Jesus was about to complete his work on earth, he thus prayed, ‘I have brought you glory on earth by finishing the work you gave me to do. And now Father, glorify me in your presence with the glory I had with you before the world began.’ Jesus was about to return to his Father he would be glorified. Shortly after this he would return to the Father and you may recall that after he ascended to heaven Stephen addressed the Sanhedrin. As the Jewish leaders prepared to respond to Stephen’s address with murder, Stephen saw the ‘glory of God’ with Jesus standing at the right hand of God. There will come a day when heaven will open up and the king of kings will return in glory to rule the nations ‘with and iron scepter (Revelation 19).’ Jesus’ glory will be fully revealed for all to see.

  1. A prayer for the disciples

It is entirely natural that having prayed for himself, Jesus would now pray for the disciples. He prays first by identifying the disciples as ‘those you gave me out of the world,’ and those who ‘have obeyed your word.’ The disciples had completely accepted who Jesus was, they had accepted his teaching and they believed that Jesus had been sent from the Father. The disciples’ view of Jesus was shaped by their understanding of the Old Testament scriptures: they were looking for the coming Messiah and they had found him! What had been difficult for the disciples to understand was the apparent failure of the Messiah to take up his seat on David’s throne. This remained difficult for them to comprehend, but since they had fully accepted Jesus as the Messiah they could rest in this certainty and allow Jesus to work things out according to his word. Indeed Jesus had more to teach the disciples as he ‘spoke about the kingdom of God’ (Acts 1).

In his prayer, Jesus indicated that whilst he was about to leave this world the disciples would remain! They would be on their own and they would need help! There is a spiritual war going on and it’s centred on this planet. Satan in his attempts to glorify himself has taken the role of Adam in ruling this planet. The disciples would remain in this dangerous world with an enemy intent on opposing God’s plans. Jesus prayed that they would be protected ‘by the power of your name.’ The original Greek could be translated ‘keep them in your name.’ The idea seems to be that the disciples would be protected by remaining in God’s name and by being loyal to God’s name. Which name is this? It’s the name given to Jesus. But what is that name?

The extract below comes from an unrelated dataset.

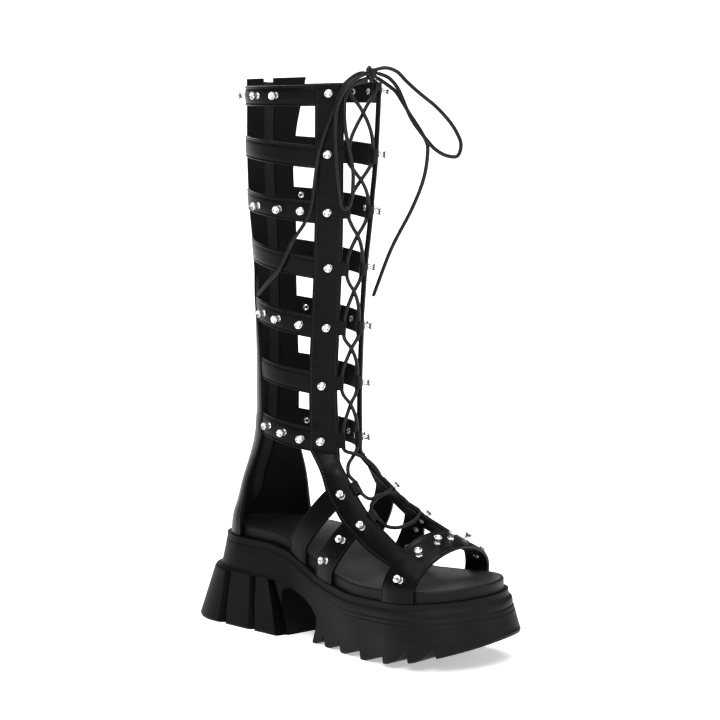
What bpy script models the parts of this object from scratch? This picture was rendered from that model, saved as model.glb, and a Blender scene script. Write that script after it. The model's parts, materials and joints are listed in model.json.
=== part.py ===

It seems that this is about the identity of Jesus as revealed to the disciples in Jesus’ character. The disciples would know protection if they remained true to what had been revealed to them in Jesus. The outcome of this would be that they would be one. We hear much about the need for Christian unity. There is pressure on church denominations to unite to show a face of unity to the world rather than division. It seems that Jesus is saying here that unity is not something to be forced artificially on the church, but rather it is associated with loyalty to the name of God and to the revelation in Jesus. If there is lack of unity in the church, we must look at ourselves individually and ask if we are remaining true to his name.

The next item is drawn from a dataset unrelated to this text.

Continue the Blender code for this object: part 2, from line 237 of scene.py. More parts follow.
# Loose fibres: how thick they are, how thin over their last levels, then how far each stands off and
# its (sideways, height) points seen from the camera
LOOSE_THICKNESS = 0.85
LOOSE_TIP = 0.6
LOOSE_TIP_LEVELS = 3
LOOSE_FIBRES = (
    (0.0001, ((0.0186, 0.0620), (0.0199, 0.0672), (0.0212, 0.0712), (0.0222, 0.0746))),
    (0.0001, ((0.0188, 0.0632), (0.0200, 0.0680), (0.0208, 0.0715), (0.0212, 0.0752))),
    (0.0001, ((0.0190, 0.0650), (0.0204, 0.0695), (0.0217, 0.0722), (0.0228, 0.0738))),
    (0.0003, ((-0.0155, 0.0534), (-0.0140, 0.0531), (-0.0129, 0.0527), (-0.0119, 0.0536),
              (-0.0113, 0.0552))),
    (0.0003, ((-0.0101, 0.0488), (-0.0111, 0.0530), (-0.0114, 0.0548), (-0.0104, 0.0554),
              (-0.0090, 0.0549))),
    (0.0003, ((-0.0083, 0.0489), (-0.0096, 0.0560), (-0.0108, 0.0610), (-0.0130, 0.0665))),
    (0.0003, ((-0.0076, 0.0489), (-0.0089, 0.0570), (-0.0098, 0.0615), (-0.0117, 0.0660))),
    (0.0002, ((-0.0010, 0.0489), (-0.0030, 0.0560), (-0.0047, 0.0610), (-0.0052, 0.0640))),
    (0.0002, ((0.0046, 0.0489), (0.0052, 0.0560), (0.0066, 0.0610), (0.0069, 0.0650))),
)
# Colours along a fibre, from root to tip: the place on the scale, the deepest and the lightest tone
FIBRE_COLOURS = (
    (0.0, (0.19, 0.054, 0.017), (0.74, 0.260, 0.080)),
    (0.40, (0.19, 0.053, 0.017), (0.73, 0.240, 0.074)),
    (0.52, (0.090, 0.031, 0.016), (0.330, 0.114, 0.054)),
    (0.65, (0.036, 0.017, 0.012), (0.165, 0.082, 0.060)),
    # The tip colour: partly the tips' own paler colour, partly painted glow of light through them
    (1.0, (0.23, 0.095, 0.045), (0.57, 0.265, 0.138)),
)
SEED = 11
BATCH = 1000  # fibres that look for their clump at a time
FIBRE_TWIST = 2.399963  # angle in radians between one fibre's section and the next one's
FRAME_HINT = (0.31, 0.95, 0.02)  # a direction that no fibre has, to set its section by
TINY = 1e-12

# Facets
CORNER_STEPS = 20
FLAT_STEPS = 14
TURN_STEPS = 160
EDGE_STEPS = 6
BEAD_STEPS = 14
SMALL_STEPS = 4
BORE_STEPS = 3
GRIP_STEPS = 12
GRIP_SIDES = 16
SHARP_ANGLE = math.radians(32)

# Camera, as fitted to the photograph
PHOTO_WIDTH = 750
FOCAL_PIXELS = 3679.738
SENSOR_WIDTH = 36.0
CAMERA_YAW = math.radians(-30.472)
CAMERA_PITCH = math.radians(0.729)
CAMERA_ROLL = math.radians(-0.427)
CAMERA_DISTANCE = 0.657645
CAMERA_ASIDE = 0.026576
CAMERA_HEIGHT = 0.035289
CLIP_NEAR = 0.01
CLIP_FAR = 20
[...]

Jesus now states that since the disciples have received Jesus word (or his teaching) the response of the world is one of hatred. Jesus is referring to Satan’s domain when he talks of the world. The disciples are now associated with another kingdom and they will be hated for this. This is the environment in which we live too. In many ways, our recent history in the UK has respected Christianity and much of our culture is based on Christian thinking. This is changing rapidly. The Christian consensus is diminishing quickly to be replaced by a rampant and intolerant atheism. This change exposes us to the reality of a world that is hostile to the truth and to Jesus. The question now is, how will we react to this hostility? Jesus’ prayer for the disciples is that they will not be removed from the world, but rather that they will be protected. Protection is good, but it is not enough. The disciples could only live successfully in the world by being sanctified by the he truth. What does that mean? To be sanctified is to be set apart – in the context this seems to mean being separate from the thinking and destructive influence of the world, this may be accomplished by ‘the truth.’ The truth is God’s word. Many churches and many Christians today seem to be more than happy to focus on an ‘experience of God’ rather than truth and others prefer to take refuge in church tradition. We simply must focus on the truth of God’s word if we are to know protection from the evil one, everything else is of secondary importance.

  1. Prayer for all believers

Jesus has just prayed for the disciples (and we’ve included ourselves in part of that prayer!). Now he prays for future believers: ‘I pray also for those who will believe in me through their message.’  That’s us! Jesus’ prayed is for unity. As mentioned above there is a constant call for church unity. This seems to be at least partly motivated by church politics than anything else. The big church organisations seem to be willing to do anything to maintain unity. No doubt much (but probably not all!) of this desire is well meaning and aims to follow through on Jesus’ prayer, but what is real unity? It seems to me that unity that is gained from ignoring the truth is not unity at all Note that Jesus provides a model for unity: ‘just as you are in me and I am in you.’  Churches seek unity through compromise. Jesus indicated unity can only come through through truth. We can know true unity if we are completely aligned with Jesus. This is the sort of unity that will make the world notice. Anything less is of no value.